Wyomin! I grew up in Helena MT and my last visit there was very surprised to find three S*Bux!
I'm in a similar situation, I live in northern Saskatchewan, far enough north to see northern lights and sun-dogs. I'm sure I can count the number of hipsters out here on one hand. But I'm from the west coast and so brought my style with me.

Amber Nordvik said:

Makes good sense. I've just started at a "trained-monkey" kind of coffee cart, automatic grinder/doser, automatic shot timer, so a lot of the mess is just rookie mistakes, I think. Your point about a clean bar making the difference in having a clean shirt is great.

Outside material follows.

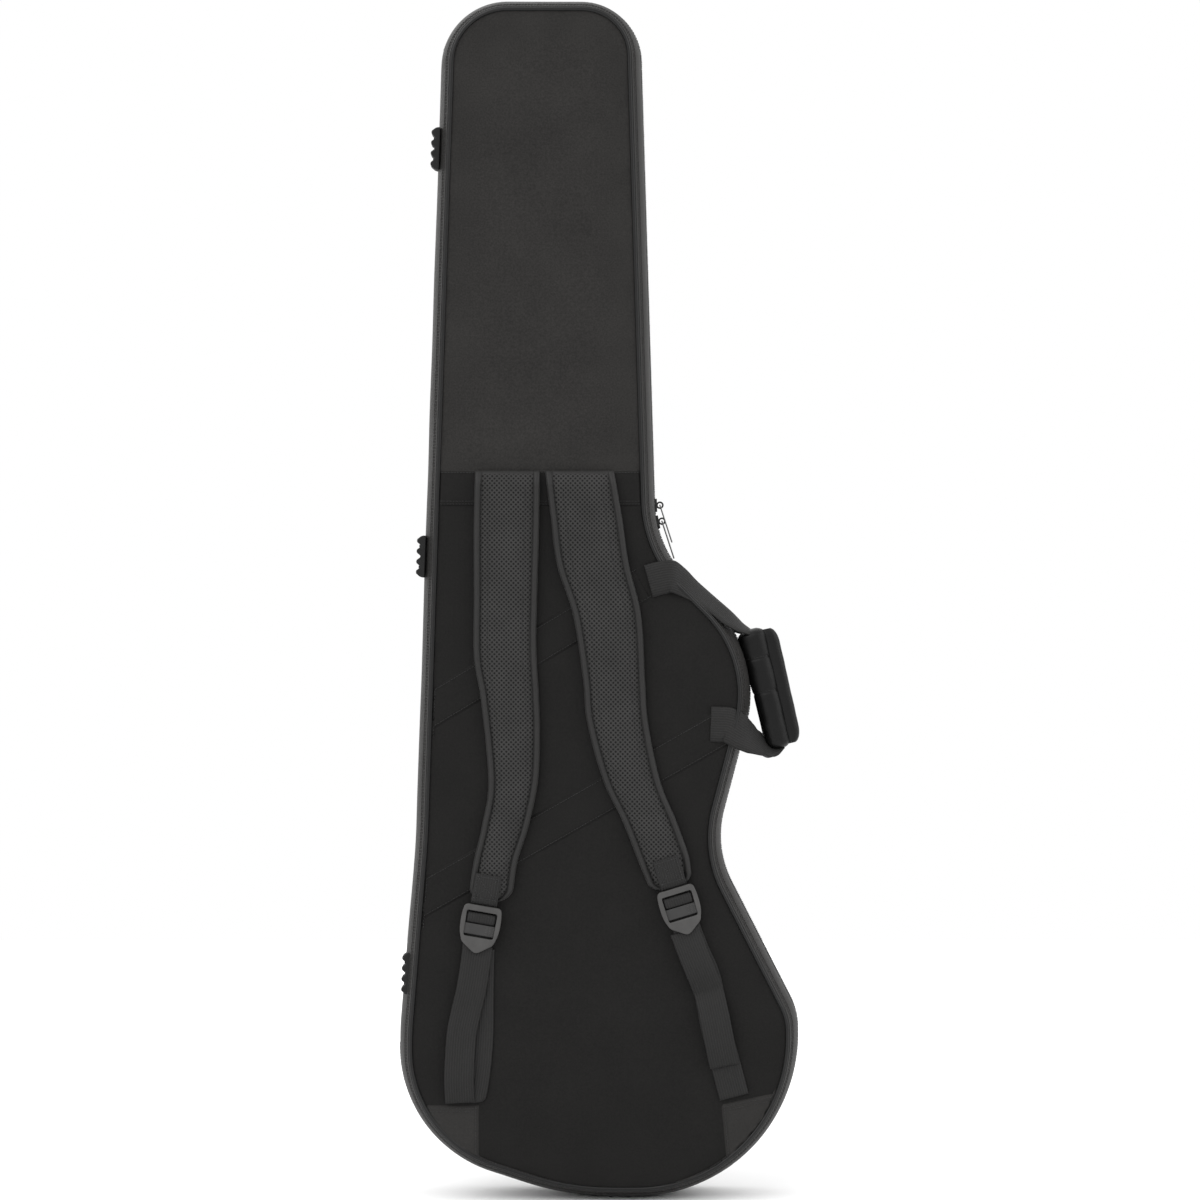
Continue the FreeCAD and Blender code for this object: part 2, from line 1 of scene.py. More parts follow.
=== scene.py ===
import bpy
import math
import bmesh
import numpy as np
from mathutils import Vector, Matrix, noise


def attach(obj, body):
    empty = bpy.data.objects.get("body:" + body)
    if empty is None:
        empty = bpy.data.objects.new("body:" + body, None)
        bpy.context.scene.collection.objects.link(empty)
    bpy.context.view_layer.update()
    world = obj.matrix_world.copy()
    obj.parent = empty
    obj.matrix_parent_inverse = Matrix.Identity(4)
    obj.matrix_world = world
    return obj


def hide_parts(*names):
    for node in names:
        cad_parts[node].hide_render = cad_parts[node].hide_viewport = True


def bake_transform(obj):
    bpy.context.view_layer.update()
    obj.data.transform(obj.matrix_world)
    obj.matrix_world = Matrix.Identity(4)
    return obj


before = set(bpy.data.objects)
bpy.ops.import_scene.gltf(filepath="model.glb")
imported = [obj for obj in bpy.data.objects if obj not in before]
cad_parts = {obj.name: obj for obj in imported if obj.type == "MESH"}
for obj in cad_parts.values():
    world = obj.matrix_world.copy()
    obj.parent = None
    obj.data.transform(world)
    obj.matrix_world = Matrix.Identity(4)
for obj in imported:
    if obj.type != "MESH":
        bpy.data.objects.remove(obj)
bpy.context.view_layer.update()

mm = 0.001

# the bag's own shape

bag = {
    # corners of the back panel, clockwise from the head: x, z, radius, 1 turns out, -1 turns in
    "corners": [
        (-152.5, 1247, 58, 1), (30.5, 1247, 50, 1), (47.7, 679, 130, -1), (160.8, 565.8, 120, 1),
        (108, 366, 120, -1), (197.5, 191, 60, 1), (197.5, 12.4, 158, 1), (-30.6, 12.4, 300, 1),
        (-197.5, 66.2, 125, 1), (-197.5, 176, 300, 1), (-181, 378, 900, -1),
    ],
    "backFace": -57,
    "frontFace": 53,
    "parting": -2,
    "bulge": 12.2,        # how far the side wall stands out past the piping
    "crown": 1.6,         # pillow of the panels
    "hingeSide": -100,    # the hinge lies to the left of this
    "hingeLow": 170,
    "hingeHigh": 1195,
}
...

Since most of the shifts will be by myself, I can get a routine going that works for me. And, I can spend time figuring out what tastes good, and how much difference pulling the shots before the timer stops the flow makes. Everybody's got to start somewhere. Thank goodness for this site! Without it, I wouldn't even know what difference steamed milk temperature makes!

 

BTW, even here in Wyoming, where hipsters are few and far between, the baristas typically dress hipster-style (but less of the western-type, since that would just be normal-people-wear around here!). That typically means cute accessories, skinny jeans, and fashion-forward hair, for girls.

Casey Loseth said:

And to Amber it's very possible to wear light clothes to work you just need to be careful about it. I quite often wear white shirts. The occasional accident does happen. But if you have a strict cleanliness routine for yourself on bar it's not a problem. I'm extremely anal about it myself I have way too many cleaning cloths. And If your not working with one already a timer for the grinder is one of the best things you can do in every way. Having a dosed system keeps things a million times cleaner, as if your ending up with grounds on the counter and what not it simply means your doses aren't consistent. Where as if you have to manually grind each shot you might get it right on but you might end up with waste. I don' worry about what colour I wear, I wear alot of dressier items, but I have a system that keeps me clean.